How easy is it to multiply two numbers?

Recently, I've discovered that our fast emulator handles the multiplication in a completely wrong way. Well, multiplication is a very common operation, and even trivial testing should have found the bug. But there's one detail -- the processor does not have a multiplication instruction at all.

Instead, there are two instructions -- "first multiplication step" (MLF) and "next multiplication step" (MLS). To multiply two 32-bit numbers one has to execute MLF, and then to execute MLS 15 times. The documentation says this, C compiler generates this sequence, and everywhere I looked it was implemented this way. So, I decided to ignore MLS, and implement MLF as a regular multiplication.

And there were just one place where this approach failed, because there were 11 MLS instructions, not 15. To explain why this "incorrect" multiplication is need, I need to first explain the underlying algorithm.

Say you need to multiply 101 (binary) by 11100. Recalling school math that would be:

         101   
   *   11100
--------------
         101    * 0
+       1010    * 0
+      10100    * 1
+     101000    * 1
+    1010000    * 1

= 10001100

However, 11100 can be represented as 100000 - 100. So:

         101   
   *   11100
------------
-      10100    * 1
+   10100000    * 1

Both approaches can be implemented as a loop over bits of the second operand. In the first approach you look at the lowest bit of the second operand, and if it's non-zero, add the first operand to the result. The first operand is then shifted left by one bit.
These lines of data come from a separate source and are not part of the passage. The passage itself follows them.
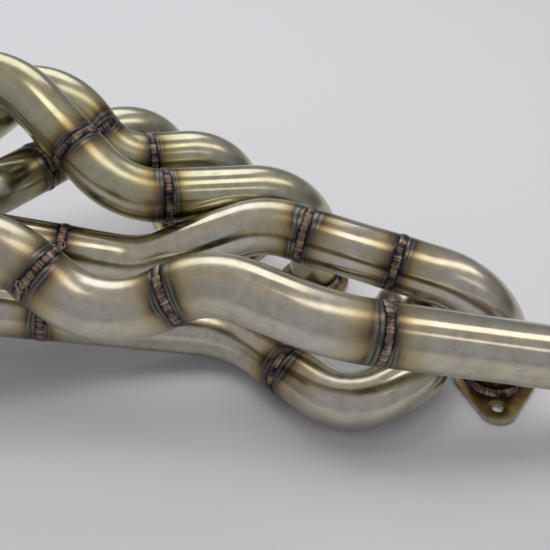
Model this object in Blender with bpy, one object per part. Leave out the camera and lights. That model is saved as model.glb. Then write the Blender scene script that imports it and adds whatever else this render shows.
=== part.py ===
"""Six-cylinder racing exhaust header, in metres, +Z up.

Six thin steel primaries stand on their own two-bolt port flanges, which lie on the bench in one row along X.
Each primary is welded from bends and straights. They gather in two groups of three, and each group slips into
a three-into-one collector, which springs hold on. The finished header is moved so that the centre of its
footprint is the origin.
"""

import math

import bmesh
import bpy
from mathutils import Matrix, Vector

MM = 0.001
GAP = 0.3 * MM                      # between pieces that touch

# Ports and their flanges
PORT_PITCH = 91 * MM
FLANGE_THICKNESS = 4 * MM
BOLT_SPACING = 70 * MM
BOLT_HOLE_DIAMETER = 8.5 * MM
FLANGE_LOBE_RADIUS = 14 * MM
FLANGE_WAIST_RADIUS = 31 * MM
FLANGE_TURN = math.radians(-55)     # the bolt line, turned from the port row

# Primary tubes
TUBE_DIAMETER = 42 * MM
TUBE_WALL = 1.5 * MM
BEND_RADIUS = 63 * MM               # one and a half diameters, the usual bend
PORT_B_BEND_RADIUS = 50 * MM
TIGHT_BEND_RADIUS = 40 * MM         # the short bends that turn tube F round under tube D
EASY_BEND_RADIUS = 120 * MM

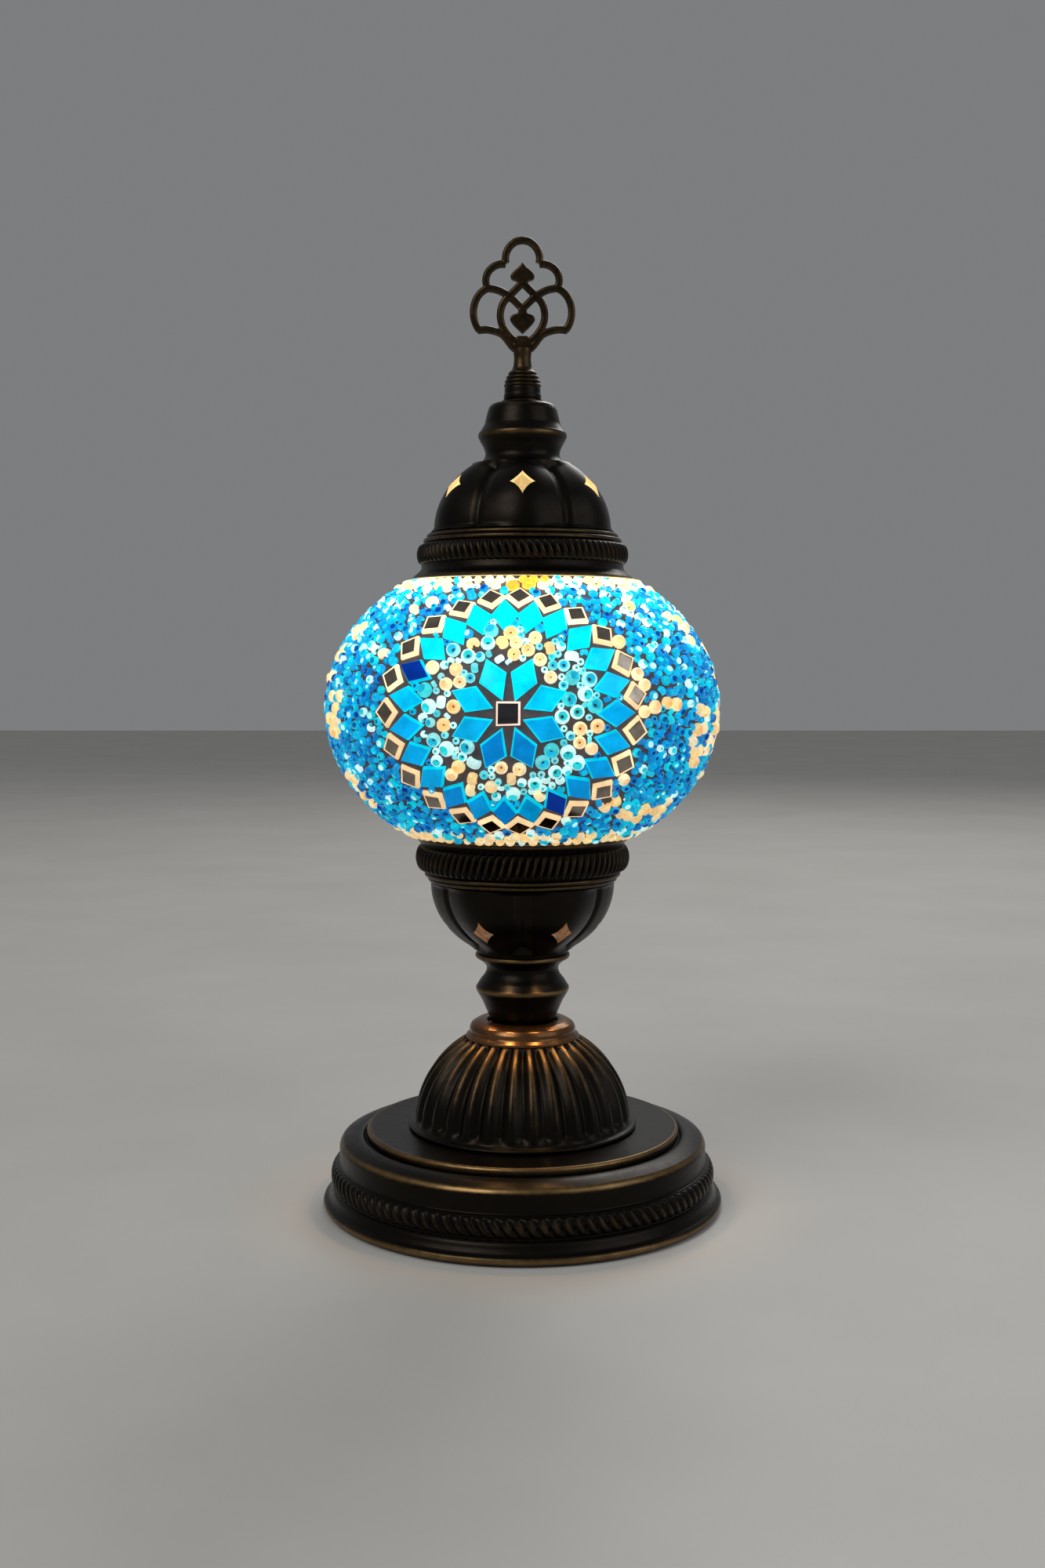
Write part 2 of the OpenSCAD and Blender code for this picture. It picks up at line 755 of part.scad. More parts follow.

In the second approach when the lowest bit of the second operand is non-zero and the previous bit was zero, we substract the first operand. When we see 1->0 transition, we add the first operand. And the first operand is shifted after each bit, too.

This is called Booth algorithm, and it's primary purpose was to reduce the number of additions and substractions, because on older computers those operations took more time then shifts. In the example above, we save one add operation. The second advantage, more relevant today, is that Booth algorithm works fine with negative numbers. This is not obvious, but it does. See here.

The MLF and MLS instruction implement the modified Booth algorithm, that handles two bits at one step -- so we need 16 steps for 32 bit numbers. In the specific processor, each step shifts the second operator right by 2 bits, and new bits of the result appear from the left. And now the key trick -- suppose that input operands are unsigned and limited to 8 bits. Then the result will contain at most 16 bits. After 8 steps will will compute those 16 bits, but they'll be in the upper half of the register. Next 8 steps will just slowly shift them to the right position. So if you don't mind getting shifted result, you can get it in half the time. As an example, if you want to compare a*b with c*d, the extra shift does not matter.

Cool, isn't it? But don't ask how long it took me to find the single place where this trick was used!